Cr State Income Tax Payable $4 800 000

Deferred-tax assets or liabilities arise when state apportionment factors differ between book and tax projections, requiring ASC 740 tracking by jurisdiction.


Nexus considerations extend beyond income tax.

States may assert nexus for franchise, gross-receipts, or business-activity taxes even if income-tax thresholds are not met. Public-law 86-272 shields sellers of tangible personal property from income tax when activities are limited to solicitation, but this protection does not apply to services, intangible sales, or many internet-based activities. Recent state guidance treats post-sale customer support, digital tracking, or in-state cookies as unprotected, expanding nexus reach.



Industry-specific sourcing rules add complexity.

Financial institutions apportion interest and fee income using customer-location formulas; broadcasters use audience-location sourcing; construction companies apportion by project site. Cloud-service providers often must blend tangible-property rules for hardware leasing with service sourcing for hosting and support contracts.


Planning levers to manage multistate exposure.

  1. Review annual nexus footprint: Map sales, payroll, property, and affiliate transactions to state thresholds each year.

  2. Shift sales mix toward low-tax jurisdictions: Alter fulfillment centers or customer-assignment policies when legally supportable.
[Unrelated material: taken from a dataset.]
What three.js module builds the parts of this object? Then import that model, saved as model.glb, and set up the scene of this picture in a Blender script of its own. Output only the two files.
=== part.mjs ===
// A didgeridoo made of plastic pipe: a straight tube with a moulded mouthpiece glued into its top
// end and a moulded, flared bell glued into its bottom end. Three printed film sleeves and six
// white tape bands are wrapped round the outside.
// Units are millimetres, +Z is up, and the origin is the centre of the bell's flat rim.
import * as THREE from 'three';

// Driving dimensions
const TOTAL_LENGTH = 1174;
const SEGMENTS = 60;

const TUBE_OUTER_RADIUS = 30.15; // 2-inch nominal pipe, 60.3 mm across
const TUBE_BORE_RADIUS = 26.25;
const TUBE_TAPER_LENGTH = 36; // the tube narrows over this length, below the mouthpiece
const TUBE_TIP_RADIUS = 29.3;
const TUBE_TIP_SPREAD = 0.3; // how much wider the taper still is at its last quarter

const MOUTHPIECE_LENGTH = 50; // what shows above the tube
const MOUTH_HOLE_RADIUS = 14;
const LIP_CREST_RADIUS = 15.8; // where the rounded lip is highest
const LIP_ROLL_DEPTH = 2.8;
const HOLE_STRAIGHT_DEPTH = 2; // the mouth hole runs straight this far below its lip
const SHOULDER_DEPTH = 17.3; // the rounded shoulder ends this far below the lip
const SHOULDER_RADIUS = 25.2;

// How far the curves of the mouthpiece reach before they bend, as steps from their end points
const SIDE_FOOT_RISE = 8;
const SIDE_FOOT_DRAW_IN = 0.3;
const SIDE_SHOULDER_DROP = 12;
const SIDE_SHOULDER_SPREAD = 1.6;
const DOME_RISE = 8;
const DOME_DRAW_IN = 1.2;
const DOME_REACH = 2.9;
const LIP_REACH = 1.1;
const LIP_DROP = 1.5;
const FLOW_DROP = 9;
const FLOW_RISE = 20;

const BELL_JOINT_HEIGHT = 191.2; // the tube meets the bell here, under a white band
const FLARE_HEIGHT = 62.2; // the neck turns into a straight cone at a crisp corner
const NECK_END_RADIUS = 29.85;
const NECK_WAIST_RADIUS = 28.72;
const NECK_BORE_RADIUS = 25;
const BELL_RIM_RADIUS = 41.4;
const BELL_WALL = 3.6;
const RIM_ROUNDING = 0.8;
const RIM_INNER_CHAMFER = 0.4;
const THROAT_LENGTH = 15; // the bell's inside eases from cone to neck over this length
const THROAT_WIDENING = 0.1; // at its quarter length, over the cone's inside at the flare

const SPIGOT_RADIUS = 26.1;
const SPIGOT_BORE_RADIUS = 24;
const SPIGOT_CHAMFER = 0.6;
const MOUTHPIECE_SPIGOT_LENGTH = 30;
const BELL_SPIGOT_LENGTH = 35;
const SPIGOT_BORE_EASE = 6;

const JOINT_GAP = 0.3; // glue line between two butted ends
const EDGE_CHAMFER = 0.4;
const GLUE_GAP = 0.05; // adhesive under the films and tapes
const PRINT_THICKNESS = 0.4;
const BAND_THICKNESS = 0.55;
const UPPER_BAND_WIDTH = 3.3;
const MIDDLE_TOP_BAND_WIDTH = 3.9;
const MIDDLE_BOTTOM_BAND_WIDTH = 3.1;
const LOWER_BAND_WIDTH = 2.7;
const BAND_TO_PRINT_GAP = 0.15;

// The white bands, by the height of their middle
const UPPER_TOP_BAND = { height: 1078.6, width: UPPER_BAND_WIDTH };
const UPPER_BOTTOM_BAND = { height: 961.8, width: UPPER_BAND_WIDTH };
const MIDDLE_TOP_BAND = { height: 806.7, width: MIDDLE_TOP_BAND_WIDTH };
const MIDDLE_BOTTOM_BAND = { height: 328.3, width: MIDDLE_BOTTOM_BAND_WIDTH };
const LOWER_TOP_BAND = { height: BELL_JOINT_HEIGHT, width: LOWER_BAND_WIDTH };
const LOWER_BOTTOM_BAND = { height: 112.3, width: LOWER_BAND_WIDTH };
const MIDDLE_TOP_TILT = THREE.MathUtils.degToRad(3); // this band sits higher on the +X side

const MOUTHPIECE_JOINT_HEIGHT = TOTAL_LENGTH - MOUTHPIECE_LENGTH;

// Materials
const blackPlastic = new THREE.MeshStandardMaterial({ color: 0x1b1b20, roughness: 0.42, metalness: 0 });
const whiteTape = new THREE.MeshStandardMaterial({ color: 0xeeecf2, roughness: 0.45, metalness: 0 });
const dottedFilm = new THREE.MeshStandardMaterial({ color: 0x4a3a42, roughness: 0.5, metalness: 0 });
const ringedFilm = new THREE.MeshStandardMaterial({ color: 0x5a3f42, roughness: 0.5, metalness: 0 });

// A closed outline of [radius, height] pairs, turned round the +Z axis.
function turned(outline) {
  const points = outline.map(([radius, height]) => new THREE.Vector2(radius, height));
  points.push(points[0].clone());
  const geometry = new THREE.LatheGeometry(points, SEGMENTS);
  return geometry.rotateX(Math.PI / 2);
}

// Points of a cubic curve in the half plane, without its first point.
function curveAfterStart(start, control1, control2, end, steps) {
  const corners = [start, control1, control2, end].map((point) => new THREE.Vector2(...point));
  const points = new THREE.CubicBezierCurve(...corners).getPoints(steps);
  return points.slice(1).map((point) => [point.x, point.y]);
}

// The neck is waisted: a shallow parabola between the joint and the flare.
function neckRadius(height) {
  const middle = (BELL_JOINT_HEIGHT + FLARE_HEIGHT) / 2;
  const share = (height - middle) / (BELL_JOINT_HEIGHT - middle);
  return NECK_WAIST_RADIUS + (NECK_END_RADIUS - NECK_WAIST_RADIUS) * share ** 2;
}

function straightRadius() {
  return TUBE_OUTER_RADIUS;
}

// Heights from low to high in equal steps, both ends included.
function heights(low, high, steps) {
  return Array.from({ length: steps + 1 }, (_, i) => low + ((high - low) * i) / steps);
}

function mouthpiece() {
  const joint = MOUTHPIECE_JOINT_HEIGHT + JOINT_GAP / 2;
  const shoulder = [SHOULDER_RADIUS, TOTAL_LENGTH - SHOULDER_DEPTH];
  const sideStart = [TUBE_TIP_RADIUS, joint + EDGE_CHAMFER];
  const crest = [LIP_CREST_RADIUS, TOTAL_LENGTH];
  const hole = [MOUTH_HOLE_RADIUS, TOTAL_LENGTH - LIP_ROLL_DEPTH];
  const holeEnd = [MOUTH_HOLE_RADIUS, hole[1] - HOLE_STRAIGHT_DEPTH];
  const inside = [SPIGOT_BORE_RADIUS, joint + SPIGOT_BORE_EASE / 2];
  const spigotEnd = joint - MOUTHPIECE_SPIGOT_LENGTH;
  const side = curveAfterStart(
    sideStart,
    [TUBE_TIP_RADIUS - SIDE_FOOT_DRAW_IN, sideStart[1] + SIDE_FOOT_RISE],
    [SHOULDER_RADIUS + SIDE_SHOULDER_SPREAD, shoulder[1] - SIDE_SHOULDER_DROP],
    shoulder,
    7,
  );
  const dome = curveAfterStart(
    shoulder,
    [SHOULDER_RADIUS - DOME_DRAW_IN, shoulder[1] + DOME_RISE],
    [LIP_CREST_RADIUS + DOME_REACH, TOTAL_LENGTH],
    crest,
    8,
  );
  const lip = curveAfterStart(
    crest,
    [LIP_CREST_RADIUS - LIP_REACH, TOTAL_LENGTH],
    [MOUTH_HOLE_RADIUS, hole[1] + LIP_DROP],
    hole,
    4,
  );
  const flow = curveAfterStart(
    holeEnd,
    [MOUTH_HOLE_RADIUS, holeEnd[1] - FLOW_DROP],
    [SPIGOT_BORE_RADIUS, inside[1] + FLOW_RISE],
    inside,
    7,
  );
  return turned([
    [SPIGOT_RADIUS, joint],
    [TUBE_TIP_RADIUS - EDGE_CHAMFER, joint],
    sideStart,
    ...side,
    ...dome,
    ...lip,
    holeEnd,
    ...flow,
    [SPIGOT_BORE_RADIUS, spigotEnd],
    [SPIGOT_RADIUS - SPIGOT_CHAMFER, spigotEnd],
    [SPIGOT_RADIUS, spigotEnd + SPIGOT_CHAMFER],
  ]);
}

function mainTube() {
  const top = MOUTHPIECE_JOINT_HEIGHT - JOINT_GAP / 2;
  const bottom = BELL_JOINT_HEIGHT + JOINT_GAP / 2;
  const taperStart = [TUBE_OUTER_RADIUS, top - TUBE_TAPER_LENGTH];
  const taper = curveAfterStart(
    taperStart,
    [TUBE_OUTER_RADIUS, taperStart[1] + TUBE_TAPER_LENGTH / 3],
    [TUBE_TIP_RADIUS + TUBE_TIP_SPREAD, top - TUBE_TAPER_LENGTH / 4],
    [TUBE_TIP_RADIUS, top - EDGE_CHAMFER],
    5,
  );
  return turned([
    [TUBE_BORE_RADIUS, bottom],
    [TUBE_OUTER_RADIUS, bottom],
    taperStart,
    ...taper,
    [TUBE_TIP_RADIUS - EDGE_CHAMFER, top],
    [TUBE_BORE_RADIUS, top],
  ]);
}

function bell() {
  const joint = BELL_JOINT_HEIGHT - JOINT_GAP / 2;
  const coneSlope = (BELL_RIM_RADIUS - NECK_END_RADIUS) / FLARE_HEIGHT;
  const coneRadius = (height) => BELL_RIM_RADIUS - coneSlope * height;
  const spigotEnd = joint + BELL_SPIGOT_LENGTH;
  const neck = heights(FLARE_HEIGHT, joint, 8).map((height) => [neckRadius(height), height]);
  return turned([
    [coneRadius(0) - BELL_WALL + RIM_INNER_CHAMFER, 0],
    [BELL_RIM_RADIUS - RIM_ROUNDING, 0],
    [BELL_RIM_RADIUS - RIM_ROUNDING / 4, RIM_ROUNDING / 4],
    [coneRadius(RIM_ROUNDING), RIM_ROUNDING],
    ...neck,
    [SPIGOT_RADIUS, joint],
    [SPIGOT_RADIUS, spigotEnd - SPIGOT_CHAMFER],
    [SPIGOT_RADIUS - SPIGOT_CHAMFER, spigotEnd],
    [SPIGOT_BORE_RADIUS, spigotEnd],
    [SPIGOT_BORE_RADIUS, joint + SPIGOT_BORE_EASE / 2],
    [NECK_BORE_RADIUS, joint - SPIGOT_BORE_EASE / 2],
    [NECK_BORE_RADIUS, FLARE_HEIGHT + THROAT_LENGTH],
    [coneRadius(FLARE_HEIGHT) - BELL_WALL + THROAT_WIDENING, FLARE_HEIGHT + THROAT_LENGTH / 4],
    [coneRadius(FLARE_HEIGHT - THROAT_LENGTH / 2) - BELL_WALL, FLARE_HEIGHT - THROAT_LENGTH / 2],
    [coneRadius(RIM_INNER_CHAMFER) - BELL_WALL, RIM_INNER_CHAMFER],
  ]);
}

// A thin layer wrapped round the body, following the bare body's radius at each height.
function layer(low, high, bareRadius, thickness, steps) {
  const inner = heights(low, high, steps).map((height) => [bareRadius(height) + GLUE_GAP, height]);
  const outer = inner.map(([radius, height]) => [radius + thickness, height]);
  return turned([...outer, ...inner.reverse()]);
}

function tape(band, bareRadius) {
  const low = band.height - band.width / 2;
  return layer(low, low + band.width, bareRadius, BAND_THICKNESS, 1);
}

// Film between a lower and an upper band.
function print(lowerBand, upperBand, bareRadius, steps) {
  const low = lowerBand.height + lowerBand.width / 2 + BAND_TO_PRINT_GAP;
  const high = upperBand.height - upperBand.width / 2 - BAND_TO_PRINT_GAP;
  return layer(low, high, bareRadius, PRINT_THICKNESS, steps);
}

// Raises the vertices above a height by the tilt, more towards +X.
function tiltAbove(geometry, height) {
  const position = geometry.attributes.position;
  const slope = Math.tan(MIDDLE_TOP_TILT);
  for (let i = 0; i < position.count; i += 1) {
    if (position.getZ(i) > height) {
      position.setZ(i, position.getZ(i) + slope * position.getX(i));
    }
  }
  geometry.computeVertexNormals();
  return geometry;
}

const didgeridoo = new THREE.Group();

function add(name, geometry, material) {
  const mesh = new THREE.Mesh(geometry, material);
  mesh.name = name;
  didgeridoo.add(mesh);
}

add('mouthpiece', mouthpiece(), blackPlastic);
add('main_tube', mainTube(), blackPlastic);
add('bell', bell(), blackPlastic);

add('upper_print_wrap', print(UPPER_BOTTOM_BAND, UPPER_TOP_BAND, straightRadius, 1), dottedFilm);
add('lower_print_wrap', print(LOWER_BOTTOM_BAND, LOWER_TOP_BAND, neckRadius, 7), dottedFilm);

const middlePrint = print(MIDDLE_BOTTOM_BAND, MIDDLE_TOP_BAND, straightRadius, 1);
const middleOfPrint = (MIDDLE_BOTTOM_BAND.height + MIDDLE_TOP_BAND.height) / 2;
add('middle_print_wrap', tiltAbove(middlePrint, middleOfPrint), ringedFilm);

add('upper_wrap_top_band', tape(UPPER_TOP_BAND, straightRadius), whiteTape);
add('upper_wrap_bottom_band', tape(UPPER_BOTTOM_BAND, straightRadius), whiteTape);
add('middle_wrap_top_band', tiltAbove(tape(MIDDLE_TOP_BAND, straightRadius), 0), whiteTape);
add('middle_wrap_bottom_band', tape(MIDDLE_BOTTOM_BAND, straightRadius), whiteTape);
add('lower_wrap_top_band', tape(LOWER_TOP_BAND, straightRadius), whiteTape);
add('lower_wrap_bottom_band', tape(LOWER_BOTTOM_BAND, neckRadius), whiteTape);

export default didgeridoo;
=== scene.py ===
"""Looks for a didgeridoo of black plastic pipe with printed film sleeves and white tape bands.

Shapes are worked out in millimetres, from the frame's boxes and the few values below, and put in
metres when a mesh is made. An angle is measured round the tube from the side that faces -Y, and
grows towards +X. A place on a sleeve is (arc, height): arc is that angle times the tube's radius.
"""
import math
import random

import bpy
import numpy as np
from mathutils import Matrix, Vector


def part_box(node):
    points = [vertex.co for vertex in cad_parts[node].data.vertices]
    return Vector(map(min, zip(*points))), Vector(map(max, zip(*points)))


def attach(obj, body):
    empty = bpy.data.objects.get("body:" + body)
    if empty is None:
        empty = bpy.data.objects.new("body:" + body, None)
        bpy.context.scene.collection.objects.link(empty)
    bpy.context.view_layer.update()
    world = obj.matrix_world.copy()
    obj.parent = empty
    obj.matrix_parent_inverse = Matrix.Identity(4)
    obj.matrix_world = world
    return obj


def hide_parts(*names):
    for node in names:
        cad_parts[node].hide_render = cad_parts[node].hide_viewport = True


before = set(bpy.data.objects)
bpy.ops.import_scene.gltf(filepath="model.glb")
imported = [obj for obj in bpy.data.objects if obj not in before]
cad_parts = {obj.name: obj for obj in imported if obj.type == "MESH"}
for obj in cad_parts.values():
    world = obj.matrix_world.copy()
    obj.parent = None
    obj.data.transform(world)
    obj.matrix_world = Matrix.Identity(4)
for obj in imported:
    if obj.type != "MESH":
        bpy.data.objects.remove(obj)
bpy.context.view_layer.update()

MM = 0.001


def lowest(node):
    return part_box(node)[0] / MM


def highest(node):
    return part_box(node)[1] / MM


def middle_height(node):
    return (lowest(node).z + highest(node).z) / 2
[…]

  3. Elect water’s-edge combined reporting: Exclude low-margin foreign affiliates from high-apportionment states when possible.

  4. Structure intangible licensing: Route through affiliates located in states without throwback rules to reduce origin-state factor load.

  5. Leverage voluntary disclosure agreements: Limit lookback periods and penalties when entering new states voluntarily.


Accurate apportionment-factor tracking, proactive nexus monitoring, and tailored sourcing strategies prevent unexpected state tax liabilities and support defendable positions under evolving economic-nexus standards.